В этой связи характерно аристотелево различение «единого» и «простого»: единое обозначает меру, а поэтому есть соотносительное (мера – измеряемое); простота же характеризует вещь саму по себе, безотносительно к другому

. Простота, – характеристики высшей сущности у Аристотеля. По – видимому, именно простота указывает на неделимость сущности; не единство как близкое к количественной характеристике, а простота есть важнейшее свойство сущностной самостоятельности вещи. Сложное – это то, что составлено из различных элементов, а потому меньше довлеет себе, меньше укреплено в себе самом, чем простое. Как верно отмечает А. Л. Доброхотов, «сущность простая… задает отношения между частями сложного, сама оставаясь вне состава; сложное объединяется вокруг нее для ее определения…»

И не удивительно, что сущности тем проще, чем меньше в них материи, чем ближе они к чистой деятельности, форме; наивысшей простотой обладает вечная нематериальная сущность.

Трактуя единое как меру, т. е. как понятие соотносительное, Аристотель тем самым полемизирует с Платоном, у которого Единое предстает как высшее начало, сверхбытийное и непознаваемое (Парменид, 142b-143а). Единое у Платона выше сущего и является условием возможности сущего, подобно тому как пифагорейцы видели в Единице не число, а начало числа. Впоследствии у неоплатоников эта тема платоновской философии получила дальнейшее развитие: у Плотина Единое получает характерное название: epekeina ths ousiaz – по ту сторону бытия (сущности).

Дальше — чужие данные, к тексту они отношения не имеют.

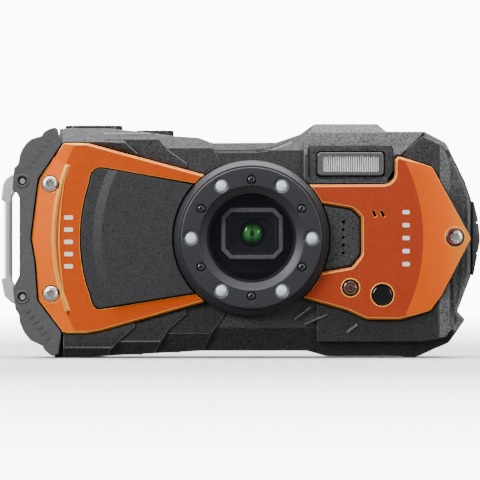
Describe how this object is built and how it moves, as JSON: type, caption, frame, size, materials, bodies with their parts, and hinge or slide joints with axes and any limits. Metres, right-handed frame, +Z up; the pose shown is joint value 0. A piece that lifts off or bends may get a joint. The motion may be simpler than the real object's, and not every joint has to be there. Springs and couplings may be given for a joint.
{
  "type": "rugged compact camera",
  "caption": "Rugged waterproof compact camera with a round macro-lamp lens ring, metal face plates, grip, strap bar and flash.",
  "frame": {"origin": "centre of the camera's base, on the surface that it stands on", "axes": "+X to the right seen from the front, +Y from the lens side to the monitor side, +Z up"},
  "size_m": [0.1262, 0.0296, 0.0614],
  "materials": {
    "shell_plastic": "fine-textured black moulded plastic",
    "inner_plastic": "plain black inner moulding",
    "orange_metal": "metallic orange satin paint with bright bevelled edges",
    "grip_leather": "leather-grain soft moulded panel",
    "guard_rubber": "matte grey rubber",
    "seal_rubber": "black sealing rubber",
    "ring_metal": "satin dark grey anodised ring",
    "clear_glass": "clear polished glass",
    "coated_glass": "green-coated lens glass",
    "led_lens": "frosted white lamp dome",
    "polished_steel": "polished stainless steel",
    "reflector": "bright metallised reflector",
    "amber_lamp": "dark amber lamp lens",
    "dark_window": "gloss black infrared window",
    "screen_glass": "gloss black monitor window",
    "socket_brass": "turned brass",
    "board_green": "green circuit board",
    "cell_wrap": "dark battery case",
    "card_blue": "blue memory card case",
    "button_plastic": "satin black button plastic"
  },
  "bodies": {
    "root": {"battery": "cell_wrap", "body_gasket": "seal_rubber", "door_hinge_pin": "polished_steel", "flash_reflector": "reflector", "flash_window": "clear_glass", "front_lens_element": "coated_glass", "front_shell": "shell_plastic", "grip_panel": "grip_leather", "image_sensor": "board_green", "left_face_plate": "orange_metal", "lens_base_ring": "ring_metal", "lens_glass": "clear_glass", "lens_housing": "inner_plastic", "lens_mask": "inner_plastic", "lens_ring_cover": "ring_metal", "macro_led_1": "led_lens", "macro_led_2": "led_lens", "macro_led_3": "led_lens", "macro_led_4": "led_lens", "macro_led_5": "led_lens", "macro_led_6": "led_lens", "main_board": "board_green", "memory_card": "card_blue", "monitor_panel": "screen_glass", "monitor_window": "screen_glass", "plate_screw_1": "polished_steel", "plate_screw_2": "polished_steel", "plate_screw_3": "polished_steel", "prism": "clear_glass", "rear_shell": "shell_plastic", "remote_window": "dark_window", "right_face_plate": "orange_metal", "ring_screw_1": "polished_steel", "ring_screw_2": "polished_steel", "ring_screw_3": "polished_steel", "ring_screw_4": "polished_steel", "ring_screw_5": "polished_steel", "ring_screw_6": "polished_steel", "side_guard": "guard_rubber", "speaker_panel": "shell_plastic", "strap_bar": "polished_steel", "strap_pin_1": "polished_steel", "strap_pin_2": "polished_steel", "timer_lamp": "amber_lamp", "tripod_socket": "socket_brass"},
    "shutter": {"shutter_button": "polished_steel"},
    "power": {"power_button": "button_plastic"},
    "zoom_rocker": {"zoom_rocker": "button_plastic"},
    "playback": {"playback_button": "button_plastic"},
    "movie": {"movie_button": "button_plastic"},
    "menu": {"menu_button": "button_plastic"},
    "function": {"function_button": "button_plastic"},
    "ok": {"ok_button": "button_plastic"},
    "pad_gimbal": {"pad_gimbal": "polished_steel"},
    "four_way_pad": {"four_way_pad": "button_plastic"},
    "battery_door": {"battery_door": "shell_plastic"},
    "door_lock": {"door_lock": "button_plastic"},
    "terminal_cover": {"terminal_cover": "guard_rubber"},
    "zoom_group": {"zoom_group": "inner_plastic"},
    "focus_group": {"focus_group": "inner_plastic"}
  },
  "joints": [
    {"name": "shutter_press", "type": "slide", "parent": "root", "child": "shutter", "axis": [0, 0, -1], "range_m": [0, 0.0007], "stiffness_N_per_m": 1500, "springref_m": -0.0004},
    {"name": "power_press", "type": "slide", "parent": "root", "child": "power", "axis": [0, 0, -1], "range_m": [0, 0.0005], "stiffness_N_per_m": 1500, "springref_m": -0.0004},
    {"name": "zoom_rock", "type": "hinge", "parent": "root", "child": "zoom_rocker", "pos_m": [-0.0385, 0.0106, 0.0495], "axis": [0, 0, 1], "range_deg": [-1.6, 1.6], "stiffness_Nm_per_rad": 0.05},
    {"name": "playback_press", "type": "slide", "parent": "root", "child": "playback", "axis": [0, -1, 0], "range_m": [0, 0.0005], "stiffness_N_per_m": 1200, "springref_m": -0.0003},
    {"name": "movie_press", "type": "slide", "parent": "root", "child": "movie", "axis": [0, -1, 0], "range_m": [0, 0.0005], "stiffness_N_per_m": 1200, "springref_m": -0.0003},
    {"name": "menu_press", "type": "slide", "parent": "root", "child": "menu", "axis": [0, -1, 0], "range_m": [0, 0.0005], "stiffness_N_per_m": 1200, "springref_m": -0.0003},
    {"name": "function_press", "type": "slide", "parent": "root", "child": "function", "axis": [0, -1, 0], "range_m": [0, 0.0005], "stiffness_N_per_m": 1200, "springref_m": -0.0003},
    {"name": "ok_press", "type": "slide", "parent": "root", "child": "ok", "axis": [0, -1, 0], "range_m": [0, 0.0003], "stiffness_N_per_m": 1200, "springref_m": -0.0003},
    {"name": "pad_tilt_updown", "type": "hinge", "parent": "root", "child": "pad_gimbal", "pos_m": [-0.033, 0.0091, 0.027], "axis": [1, 0, 0], "range_deg": [-1.5, 1.5], "stiffness_Nm_per_rad": 0.05},
    {"name": "pad_tilt_sideways", "type": "hinge", "parent": "pad_gimbal", "child": "four_way_pad", "pos_m": [-0.033, 0.0091, 0.027], "axis": [0, 0, 1], "range_deg": [-1.5, 1.5], "stiffness_Nm_per_rad": 0.05},
    {"name": "battery_door_hinge", "type": "hinge", "parent": "root", "child": "battery_door", "pos_m": [0, 0.0093, 0.0019], "axis": [1, 0, 0], "range_deg": [0, 95]},
    {"name": "door_lock_slide", "type": "slide", "parent": "battery_door", "child": "door_lock", "axis": [0, 1, 0], "range_m": [0, 0.002]},
    {"name": "terminal_cover_hinge", "type": "hinge", "parent": "root", "child": "terminal_cover", "pos_m": [0.0617, 0.0086, 0.031], "axis": [0, 0, 1], "range_deg": [0, 105]},
    {"name": "zoom_travel", "type": "slide", "parent": "root", "child": "zoom_group", "axis": [1, 0, 0], "range_m": [0, 0.014]},
    {"name": "focus_travel", "type": "slide", "parent": "root", "child": "focus_group", "axis": [1, 0, 0], "range_m": [0, 0.004]}
  ]
}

У Платона единое в значительной мере выполняло ту функцию как в онтологическом, так и в познавательном плане, какую Аристотель отводит сущности: ведь именно благодаря единому всякое сущее оказывалось чем-то одним и тождественным себе. Аристотель же видит именно в сущности нечто самостоятельное и самотождественное.

3. Закон противоречия

С понятием сущности связан у Аристотеля важнейший логико – онтологический принцип – закон тождества, или противоречия

. Аристотель считает его самым достоверным из всех начал. «Невозможно, чтобы одно и то же в одно и то же время было и не было присуще одному и тому же в одном и том же отношении… – это, конечно, самое достоверное из начал» (Мет., IV, 3, 1005 b 20–22).

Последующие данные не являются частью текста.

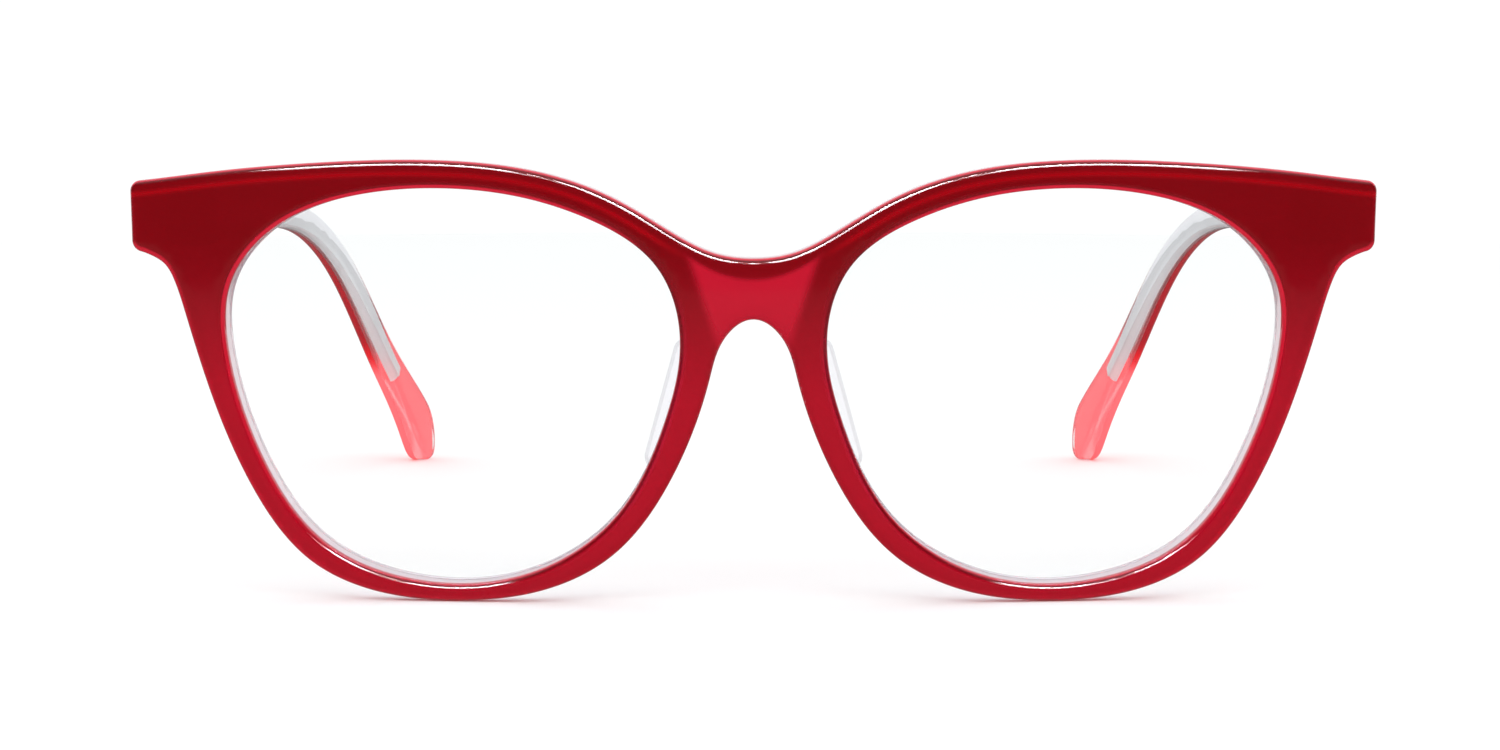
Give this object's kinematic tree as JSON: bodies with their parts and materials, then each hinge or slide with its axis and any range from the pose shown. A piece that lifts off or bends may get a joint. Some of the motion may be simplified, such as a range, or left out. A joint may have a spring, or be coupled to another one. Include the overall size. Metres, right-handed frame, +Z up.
{
  "type": "eyeglasses",
  "caption": "Cat-eye eyeglasses of laminated red and clear acetate, with clear lenses, glued nose pads and wire-cored temples that fold on five-leaf screw hinges.",
  "frame": {"origin": "middle of the footprint at table height, the glasses standing open on the rims' lower edges and the temple tips", "axes": "+Y back along the temples, +Z up, +X to the right as seen from the front"},
  "size_m": [0.1406, 0.1436, 0.05],
  "materials": {
    "red_acetate": "polished translucent crystal red",
    "clear_acetate": "polished clear crystal",
    "lens": "clear polished",
    "hinge_metal": "nickel silver, satin",
    "core_metal": "nickel silver, drawn",
    "screw_steel": "stainless steel, turned"
  },
  "bodies": {
    "front": {"front_red_layer": "red_acetate", "front_clear_layer": "clear_acetate", "right_lens": "lens", "right_nose_pad": "clear_acetate", "right_front_hinge": "hinge_metal", "right_hinge_screw": "screw_steel", "left_lens": "lens", "left_nose_pad": "clear_acetate", "left_front_hinge": "hinge_metal", "left_hinge_screw": "screw_steel"},
    "right_temple": {"right_temple_hinge": "hinge_metal", "right_temple_core": "core_metal", "right_temple_red_layer": "red_acetate", "right_temple_clear_layer": "clear_acetate"},
    "left_temple": {"left_temple_hinge": "hinge_metal", "left_temple_core": "core_metal", "left_temple_red_layer": "red_acetate", "left_temple_clear_layer": "clear_acetate"}
  },
  "joints": [
    {"name": "right_temple_hinge", "type": "hinge", "parent": "front", "child": "right_temple", "pos_m": [0.06385, -0.05827, 0.04303], "axis": [0, 0.0924, 0.9957], "range_deg": [0, 70]},
    {"name": "left_temple_hinge", "type": "hinge", "parent": "front", "child": "left_temple", "pos_m": [-0.06385, -0.05827, 0.04303], "axis": [0, -0.0924, -0.9957], "range_deg": [0, 80]}
  ]
}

По мысли Аристотеля, это важнейший закон бытия и мышления, он лежит в основе доказательства и составляет условие возможности всех остальных принципов мысли. «Все, кто приводит доказательство, сводят его к этому положению как к последнему: ведь по природе оно начало даже для всех других аксиом» (Мет., IV, 3, 1005b 32–33).

Формулируя закон противоречия в качестве первейшей предпосылки доказательного мышления и условия возможности истинного знания, Аристотель выступает против многочисленных форм скептицизма и релятивизма, восходящих к Гераклиту с его принципом «все течет», а затем получивших широкое распространение благодаря софистам. Как мы знаем, Платон создал учение об идеях с целью найти прочное основание для возможности истинного знания. Отвергая платоновские идеи, его ученик Аристотель ставит на их место сущности (субстанции). Не удивительно, что устанавливаемый им закон тождества тесно связан с понятием сущности. Сущность есть начало постоянства и определенности, и то же самое выражает закон тождества. «Верно по крайней мере то, что слово «быть» и «не быть» обозначает нечто определенное, следовательно, не может что-либо (в одно и то же время) обстоять так и не так» (Мет., IV, 4, 1006а 30–32).

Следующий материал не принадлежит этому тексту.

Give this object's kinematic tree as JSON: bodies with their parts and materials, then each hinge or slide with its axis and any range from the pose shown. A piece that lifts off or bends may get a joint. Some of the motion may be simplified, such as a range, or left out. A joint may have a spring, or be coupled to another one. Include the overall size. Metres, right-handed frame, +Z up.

Как известно, софисты в поисках аргументов в пользу любой точки зрения нередко опирались на многозначность естественного языка: многозначность слова служила источником поралогизмов. Это прекрасно понимал Аристотель; он подчеркивает, что такая многозначность слова только в том случае не влечет за собой невозможности адекватного познания и взаимопонимания людей, если число значений определенно (Мет., IV, 4, 1006b), ибо только в этом случае для каждого значения можно подобрать особое имя. Если же слово имело бы «бесчисленное множество значений, то речь была бы невозможна; в самом деле, не означать что-то одно – значит ничего не означать; если же слова ничего определенного не обозначают, то конец всякому рассуждению за и против, а в действительности – и в свою защиту, ибо невозможно, что-либо мыслить, если не мыслят что-то одно…» (Мет., IV, 4, 1006b 6–10).

Отсюда видно, что проблема доказательства первоначально имела прежде всего практическое значение: для аргументации в суде, в народном собрании, – одним словом, там, где стремятся победить противника в споре; однако, в отличие от софистов, Аристотель учит не просто вести спор, а распознавать истину и отличать ее от лжи.